## The task:
Return verbatim the inclusive range of lines running from the line that contains "Keep writing the" to the line that contains "tub: staves, bottom". Omit every other line.

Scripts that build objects
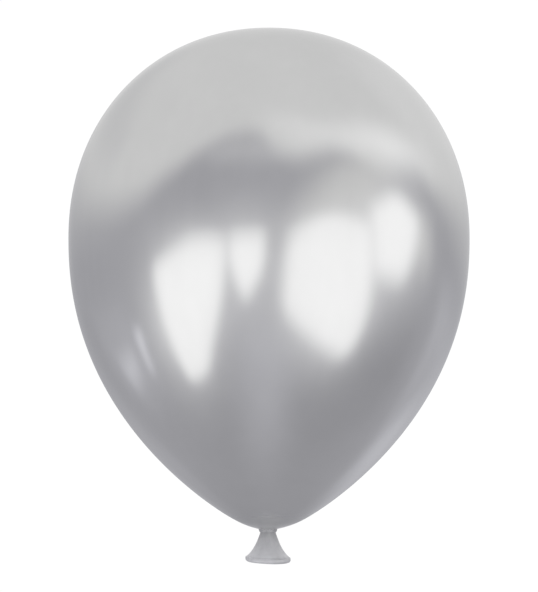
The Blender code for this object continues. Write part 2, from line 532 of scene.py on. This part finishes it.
def noise(tree, position, scale, detail=2.0, roughness=0.5):
    """A cloud of soft noise between 0 and 1."""
    inputs = {"Vector": position, "Scale": scale, "Detail": detail, "Roughness": roughness}
    return add_node(tree, "TexNoise", inputs).outputs["Fac"]


def grey(value, blue=1.0):
    """An RGBA colour of one brightness, a little bluer where blue is above 1."""
    return (value, value, value * blue, 1.0)


# %% [markdown]
# The finish of the blown skin.
#
# A metallic balloon is latex with a silver pigment, dipped so that the tiny flakes lie flat. It works as a
# mirror that isn't polished: everything in it is there, with soft edges. So it's fully metallic, a middle
# grey, and its roughness decides how soft the edges are. A single grey would look like paint. On the real
# film the pigment is faintly mottled where it stretched unevenly, and faint streaks run from crown to neck.
# At the throat, where it's least stretched, it's duller. Its colour is paler there too, and that is painted
# light, which lifts the shade in the crevice where the skin meets the knot.
#
# Bare metal turns white at a grazing angle. These flakes lie in rubber, and the balloon's edge in a photo
# stays grey, so the colour of the edge, which the shader calls Specular Tint, is a little below white.

# %% Silver film
SILVER = 0.62
SILVER_MOTTLE = 0.012
MOTTLE_SCALE = 26.0
STREAK_SCALE = (140.0, 140.0, 9.0)
STREAK_SHARE = 0.3
SKIN_ROUGHNESS = 0.16
SKIN_ROUGHNESS_SPREAD = 0.008
SKIN_EDGE = 0.88
SKIN_GRAIN_SCALE = 1100.0

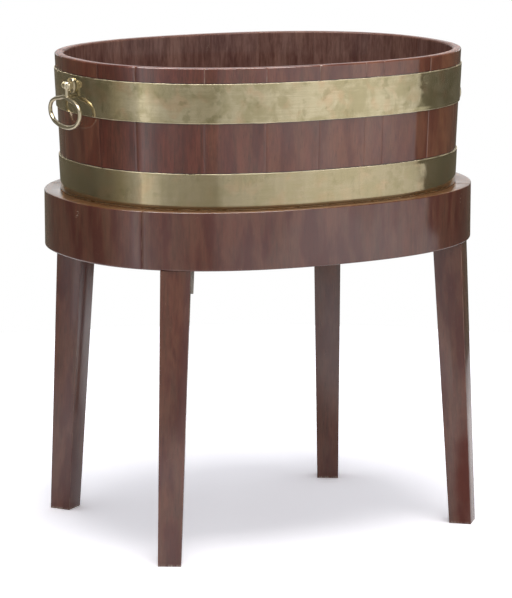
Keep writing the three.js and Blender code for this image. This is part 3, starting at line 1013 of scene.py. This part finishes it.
@dataclass
class Cooler:
    """The coopered tub: staves, bottom boards and brass hoops."""

    oval: Oval = Oval(280 * MM, 219 * MM)
    ledge: float = 481.5 * MM
    foot: float = 451.5 * MM
    rim: float = 672 * MM
    slope: float = WALL_SLOPE
    thickness: float = 12.5 * MM
    rim_rounding: float = 3 * MM
    rim_corners: float = 0.45
    chime_bevel: float = 3 * MM
    chime_corner: float = 0.8
    stave_edge: float = 0.12 * MM
    croze_foot: float = 465.2 * MM
    croze_top: float = 477.8 * MM
    croze_depth: float = 4 * MM
    gap: float = 0.3 * MM
    joint_gap: float = 0.05 * MM
    hoop_thickness: float = 1.6 * MM
    hoop_break: float = 0.5 * MM
    hoop_cuts: tuple[int, int] = (20, 19)
    hoop_rows: int = 8
    hoop_seed: int = 40
    dent_size: float = 45 * MM
    dent_depth: float = 0.6 * MM
    lip_wave_size: float = 20 * MM
    lip_wave_depth: float = 0.7 * MM
    facet: float = 4 * MM
    hoops: tuple[Hoop, ...] = (
        Hoop("upper_hoop", 598 * MM, 651 * MM, paint(197, 185, 153), 0.7, 0.6, 0.12, False),
        Hoop("lower_hoop", 481.8 * MM, 530.5 * MM, paint(178, 165, 135), 0.45, 0.35, 0.08, True),
    )
    joints: tuple[float, ...] = (
        0.014, 0.067, 0.12, 0.172, 0.225, 0.281, 0.331, 0.383, 0.43, 0.475,
        0.534, 0.571, 0.625, 0.676, 0.728, 0.779, 0.8, 0.857, 0.907, 0.964,
    )
    tones: tuple[float, ...] = (
        0.5, 0.35, 0.6, 0.4, 0.5, 0.3, 0.55, 0.45, 0.35, 0.4,
        0.12, 0.16, 0.34, 0.44, 0.5, 0.62, 0.52, 0.9, 0.5, 0.45,
    )

    def offset(self, height: float) -> float:
        """How far the outer face stands outside the oval at a height."""
        return self.slope * (height - self.ledge)

    def finish(self) -> StaveMahogany:
        """The staves' finish."""
        return StaveMahogany(
            "polished_staves", paint(56, 21, 17), paint(104, 45, 34), paint(132, 84, 58),
            redness=0.55, gloss_blur=0.05, rim=self.rim,
            hoop_edges=tuple(edge for hoop in self.hoops for edge in (hoop.foot, hoop.top)),
            slope=self.slope, slope_foot=self.ledge, thickness=self.thickness,
        )

    def lean_out(self, piece: Piece, foot: float, top: float) -> None:
        """Leans an open section outwards with the tub's wall.

        Args:
            piece: The section.
            foot: Height of its foot.
            top: Height of its top.
        """
        for level in (foot, top):
            Bench.pick(piece, "VERT", lambda v: abs(v.co.z - level) < NEAR)
            bpy.ops.transform.translate(value=(0, self.offset(level), 0))

    def stave(self, index: int, former: Former) -> Piece:
        """Makes one stave: croze, chime bevel and rounded rim, bent to the oval.

        Args:
            index: Place of the stave, from 0.
            former: The tub's former.

        Returns:
            The stave.
        """
        last = self.joints[(index + 1) % len(self.joints)]
        low, high = former.span(self.joints[index], last, self.joint_gap)
        piece = Bench.section(f"polished_stave_{index + 1:02d}", -self.thickness, 0, self.foot, self.rim)
        Bench.edit(piece)
        self.lean_out(piece, self.foot, self.rim)
        for level in (self.croze_foot, self.croze_top):
            Bench.cut((0, 0, level), (0, 0, 1))
        groove = self.croze_depth - self.thickness + self.offset(self.croze_foot)
        Bench.cut((0, groove, 0), (0, 1, 0))
        Bench.pick(piece, "FACE", lambda f: self.croze_foot < f.calc_center_median().z < self.croze_top
                   and f.calc_center_median().y < groove)
        bpy.ops.mesh.delete(type="FACE")
        middle = self.offset(self.rim) - self.thickness / 2
        Bench.pick(piece, "VERT", lambda v: v.co.z > self.rim - NEAR
                   and abs(v.co.y - middle) > self.thickness * self.rim_corners)
        bpy.ops.mesh.bevel(offset=self.rim_rounding, segments=ROUNDING_STEPS, affect="VERTICES")
        Bench.pick(piece, "VERT", lambda v: v.co.z < self.foot + NEAR
                   and v.co.y < -self.thickness * self.chime_corner)
        bpy.ops.mesh.bevel(offset=self.chime_bevel, segments=1, affect="VERTICES")
        Bench.run(piece, low, high, (max(3, round((high - low) / self.facet)),))
        Bench.leave()
        Bench.soften(piece, self.stave_edge)
        mark(piece, index + 1, self.tones[index], (low, high))
        former.bend(piece)
        Bench.smooth(piece)
        return piece

    def hoop(self, hoop: Hoop, former: Former) -> Piece:
        """Makes one hoop, with hammered faces and uneven lips.

        Args:
            hoop: Which hoop.
            former: The tub's former.

        Returns:
            The hoop.
        """
        piece = Bench.section(f"hammered_{hoop.name}", self.gap, self.gap + self.hoop_thickness,
                              hoop.foot, hoop.top)
        middle = self.gap + self.hoop_thickness / 2
        Bench.edit(piece)
        self.lean_out(piece, hoop.foot, hoop.top)
        Bench.pick(piece, "VERT", lambda v: v.co.y > middle + self.offset(v.co.z))
        bpy.ops.mesh.bevel(offset=self.hoop_break, segments=3, affect="VERTICES")
        Bench.run(piece, 0, former.length, self.hoop_cuts)
        Bench.pick(piece, "FACE", lambda f: abs(f.normal.x) > FACING)
        bpy.ops.mesh.delete(type="FACE")
        for row in range(1, self.hoop_rows):
            Bench.cut((0, 0, hoop.foot + (hoop.top - hoop.foot) * row / self.hoop_rows), (0, 0, 1))
        Bench.leave()
        mark(piece, self.hoop_seed, 0.5)
        former.bend(piece)
        Bench.weld(piece)
        outer = piece.vertex_groups.new(name="outer")
        outer.add([v.index for v in piece.data.vertices if self.beyond(v.co, middle)], 1.0, "REPLACE")
        Bench.ripple(piece, "dents", self.dent_size, self.dent_depth, "NORMAL", "outer")
        Bench.ripple(piece, "lips", self.lip_wave_size, self.lip_wave_depth, "Z")
        Bench.smooth(piece, 40)
        return piece

    def beyond(self, place: Vector, offset: float) -> bool:
        """Tells the outer side of a hoop from its inner side.

        Args:
            place: A place on the hoop.
            offset: A distance from the tub's wall.

        Returns:
            Whether the place stands further out than that.
        """
        out, oval = offset + self.offset(place.z), self.oval
        x, y = (w * half / (half + out) for w, half in zip(place, (oval.half_length, oval.half_depth)))
        return oval.level(x, y) > 1

    def build(self) -> None:
        """Makes and dresses the whole tub."""
        former = Former("tub_former", self.oval, self.joints[0])
        wood = self.finish()
        for index in range(len(self.joints)):
            hand_over(self.stave(index, former), wood, Body.COOLER, SlotName.COOLER, f"stave_{index + 1:02d}")
        for hoop in self.hoops:
            piece = self.hoop(hoop, former)
            hand_over(piece, hoop.finish(), Body.COOLER, SlotName.AGED_BRASS, hoop.name)
        former.clear()
        boards = DryWood("bottom_boards", paint(58, 40, 32), paint(104, 78, 60), Axis.LENGTHWISE)
        for number in (1, 2, 3):
            boards.dress(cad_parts[f"bottom_board_{number}"])


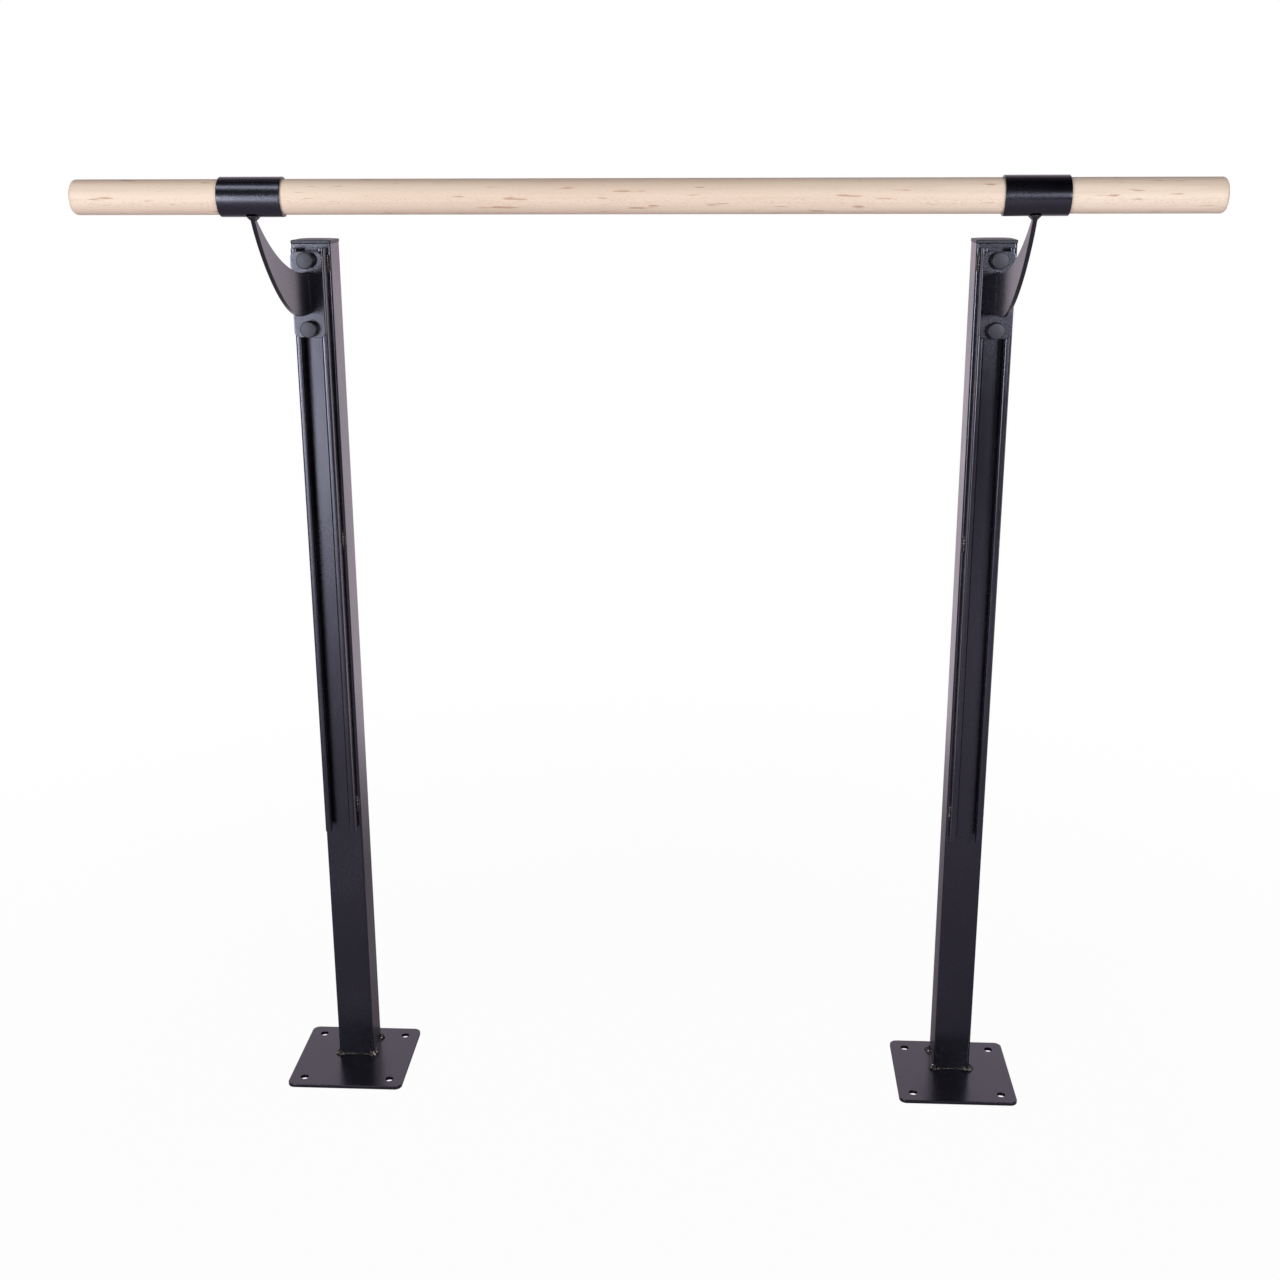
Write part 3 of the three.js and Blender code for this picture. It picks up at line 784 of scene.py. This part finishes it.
def collar(side):
    """A ring: out along one end, over the outside, back along the other end and through the
    bore, with a quarter circle at each outer edge."""
    low, high, middle = measured(f"rail_collar_{side}")
    radius = (high[2] - low[2]) / 2
    rail_low, rail_high, _ = measured("handrail")
    bore = (rail_high[2] - rail_low[2]) / 2 + COLLAR_GAP
    half = (high[0] - low[0]) / 2
    end = arc((radius - COLLAR_EDGE, half - COLLAR_EDGE), COLLAR_EDGE, 90, 0, 6)
    near = [(bore, half - BORE_EDGE), (bore + BORE_EDGE, half), *end,
            (radius, half - 3 * COLLAR_EDGE)]
    profile = near + [(r, -a) for r, a in reversed(near)]
    points = turned(profile, middle, "x", 128)
    faces = grid_faces(*points.shape[:2], closed_rows=True)
    return new_piece(f"rail_collar_tube_{side}", points, faces)


on_both_posts(collar, "rail_collar", coat)

# %% [markdown]
# ## Clamp bolts and their caps
# Under each round cap sits a hexagon bolt on a washer. The hexagon's corners are turned off by
# a shallow cone, which is what gives a real bolt head its curved facets, and the thread is a
# ridge that climbs one pitch in each turn. Both are radii that depend on angle and height, so
# the same turning function makes them.

# %% Bolt caps
CAP_WALL = 0.7 * MM
CAP_ROOF = 2 * MM
CAP_CROWN = 0.35 * MM
CAP_RIM = 1.3 * MM        # radius of the rounded rim


def bolt_cap(place, side):
    """A cup that opens towards the plate: crowned face, rounded rim, slightly tapered skirt."""
    low, high, middle = measured(f"bolt_cap_{place}_{side}")
    radius = (high[0] - low[0]) / 2
    face, mouth, inner = low[1], high[1], radius - CAP_RIM
    profile = [(inner * s, face + CAP_CROWN * s * s) for s in np.linspace(0, 1, 7)]
    rim = arc((inner, -face - CAP_CROWN - CAP_RIM), CAP_RIM, 90, 0, 7)
    profile += [(r, -a) for r, a in rim[1:]]
    profile += [(radius, mouth - 0.3 * MM), (radius - 0.25 * MM, mouth),
                (radius - CAP_WALL, mouth), (radius - CAP_WALL, face + CAP_ROOF),
                (0.0, face + CAP_ROOF)]
    points = turned(profile, (middle[0], 0.0, middle[2]), "y", 96)
    return new_piece(f"round_cap_{place}_{side}", points, grid_faces(*points.shape[:2]))


PLACES = ("lower", "upper")
for side in SIDES:
    for place in PLACES:
        cup = stand_for(bolt_cap(place, side), f"bolt_cap_{place}_{side}", plastic)
print("each bolt cap has", len(cup.data.polygons), "faces")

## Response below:
Keep writing the three.js and Blender code for this image. This is part 3, starting at line 1013 of scene.py. This part finishes it.
@dataclass
class Cooler:
    """The coopered tub: staves, bottom boards and brass hoops."""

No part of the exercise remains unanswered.